Task: Reproduce the first line and every line after it, exactly, through the one containing "the gloss reflects.". Leave out the rest.
---- Dataset extract
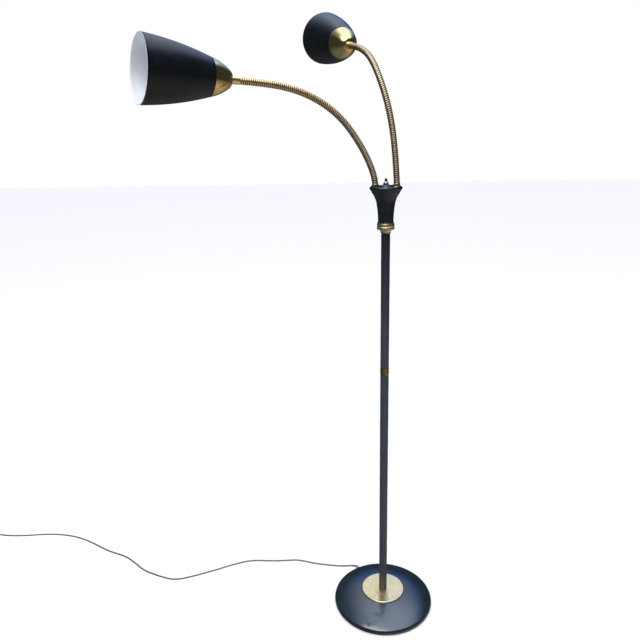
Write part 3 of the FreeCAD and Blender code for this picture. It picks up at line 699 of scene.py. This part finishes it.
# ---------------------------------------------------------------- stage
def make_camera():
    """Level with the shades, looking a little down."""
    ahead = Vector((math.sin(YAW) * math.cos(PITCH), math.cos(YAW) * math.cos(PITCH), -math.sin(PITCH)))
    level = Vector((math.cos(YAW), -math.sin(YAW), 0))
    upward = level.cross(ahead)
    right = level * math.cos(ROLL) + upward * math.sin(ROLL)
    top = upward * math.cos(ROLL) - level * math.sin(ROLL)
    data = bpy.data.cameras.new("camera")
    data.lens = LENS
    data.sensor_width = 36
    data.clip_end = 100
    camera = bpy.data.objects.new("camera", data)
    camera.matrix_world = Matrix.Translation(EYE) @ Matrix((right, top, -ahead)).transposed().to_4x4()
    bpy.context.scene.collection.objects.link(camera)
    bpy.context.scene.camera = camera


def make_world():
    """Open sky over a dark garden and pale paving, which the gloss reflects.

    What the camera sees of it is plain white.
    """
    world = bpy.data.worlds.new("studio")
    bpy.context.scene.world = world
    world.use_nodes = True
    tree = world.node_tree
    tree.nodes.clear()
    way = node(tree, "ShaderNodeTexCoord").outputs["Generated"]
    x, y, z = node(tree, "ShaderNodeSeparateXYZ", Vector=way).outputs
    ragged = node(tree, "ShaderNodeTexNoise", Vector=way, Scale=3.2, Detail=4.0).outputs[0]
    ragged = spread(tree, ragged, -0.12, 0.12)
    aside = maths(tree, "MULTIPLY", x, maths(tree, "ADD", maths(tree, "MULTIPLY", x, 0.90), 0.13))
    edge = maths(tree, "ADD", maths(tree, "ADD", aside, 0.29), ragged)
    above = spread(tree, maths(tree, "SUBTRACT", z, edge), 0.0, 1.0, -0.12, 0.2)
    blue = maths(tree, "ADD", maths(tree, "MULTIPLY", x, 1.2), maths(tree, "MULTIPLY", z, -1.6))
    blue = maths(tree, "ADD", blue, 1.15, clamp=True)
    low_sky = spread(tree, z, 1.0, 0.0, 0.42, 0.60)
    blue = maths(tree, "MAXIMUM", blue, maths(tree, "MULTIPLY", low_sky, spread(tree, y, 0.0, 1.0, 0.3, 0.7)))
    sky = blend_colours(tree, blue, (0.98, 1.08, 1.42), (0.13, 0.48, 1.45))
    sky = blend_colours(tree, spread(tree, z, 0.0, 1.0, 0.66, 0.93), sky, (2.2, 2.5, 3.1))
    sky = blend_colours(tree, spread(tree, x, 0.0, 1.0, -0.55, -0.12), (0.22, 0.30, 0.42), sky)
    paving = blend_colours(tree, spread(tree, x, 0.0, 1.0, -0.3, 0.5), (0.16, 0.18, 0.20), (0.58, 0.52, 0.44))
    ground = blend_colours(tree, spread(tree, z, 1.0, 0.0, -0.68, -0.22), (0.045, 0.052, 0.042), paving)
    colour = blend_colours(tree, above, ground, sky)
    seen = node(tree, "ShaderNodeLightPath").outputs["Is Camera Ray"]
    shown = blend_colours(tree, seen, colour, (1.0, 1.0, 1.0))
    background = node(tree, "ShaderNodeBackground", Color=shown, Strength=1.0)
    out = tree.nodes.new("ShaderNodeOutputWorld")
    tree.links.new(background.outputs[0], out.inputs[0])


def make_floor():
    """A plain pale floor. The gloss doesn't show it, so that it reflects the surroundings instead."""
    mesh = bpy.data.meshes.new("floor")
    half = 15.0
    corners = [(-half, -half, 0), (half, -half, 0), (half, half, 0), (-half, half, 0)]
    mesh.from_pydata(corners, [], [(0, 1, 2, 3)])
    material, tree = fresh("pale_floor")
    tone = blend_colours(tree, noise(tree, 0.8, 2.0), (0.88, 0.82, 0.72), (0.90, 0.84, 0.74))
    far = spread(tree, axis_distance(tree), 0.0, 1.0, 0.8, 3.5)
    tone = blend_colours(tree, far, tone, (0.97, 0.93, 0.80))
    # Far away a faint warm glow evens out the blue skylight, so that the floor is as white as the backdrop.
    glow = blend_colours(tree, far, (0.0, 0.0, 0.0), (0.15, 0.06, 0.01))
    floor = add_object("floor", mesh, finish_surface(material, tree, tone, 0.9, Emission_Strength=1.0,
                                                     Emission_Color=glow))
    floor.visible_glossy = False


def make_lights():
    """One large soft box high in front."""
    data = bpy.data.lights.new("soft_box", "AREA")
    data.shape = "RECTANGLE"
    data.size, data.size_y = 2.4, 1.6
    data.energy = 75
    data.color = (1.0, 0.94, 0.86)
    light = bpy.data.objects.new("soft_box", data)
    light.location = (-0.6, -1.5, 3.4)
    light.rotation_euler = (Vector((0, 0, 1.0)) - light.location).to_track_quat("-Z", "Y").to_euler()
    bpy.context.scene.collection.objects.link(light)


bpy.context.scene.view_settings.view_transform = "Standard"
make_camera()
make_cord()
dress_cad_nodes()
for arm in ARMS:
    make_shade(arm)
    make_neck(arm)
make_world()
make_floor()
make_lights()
--------
Output for this exercise:
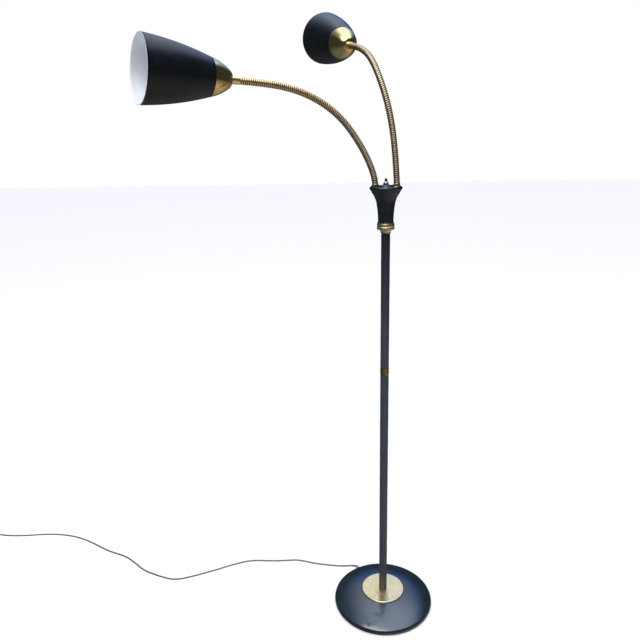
Write part 3 of the FreeCAD and Blender code for this picture. It picks up at line 699 of scene.py. This part finishes it.
# ---------------------------------------------------------------- stage
def make_camera():
    """Level with the shades, looking a little down."""
    ahead = Vector((math.sin(YAW) * math.cos(PITCH), math.cos(YAW) * math.cos(PITCH), -math.sin(PITCH)))
    level = Vector((math.cos(YAW), -math.sin(YAW), 0))
    upward = level.cross(ahead)
    right = level * math.cos(ROLL) + upward * math.sin(ROLL)
    top = upward * math.cos(ROLL) - level * math.sin(ROLL)
    data = bpy.data.cameras.new("camera")
    data.lens = LENS
    data.sensor_width = 36
    data.clip_end = 100
    camera = bpy.data.objects.new("camera", data)
    camera.matrix_world = Matrix.Translation(EYE) @ Matrix((right, top, -ahead)).transposed().to_4x4()
    bpy.context.scene.collection.objects.link(camera)
    bpy.context.scene.camera = camera


def make_world():
    """Open sky over a dark garden and pale paving, which the gloss reflects.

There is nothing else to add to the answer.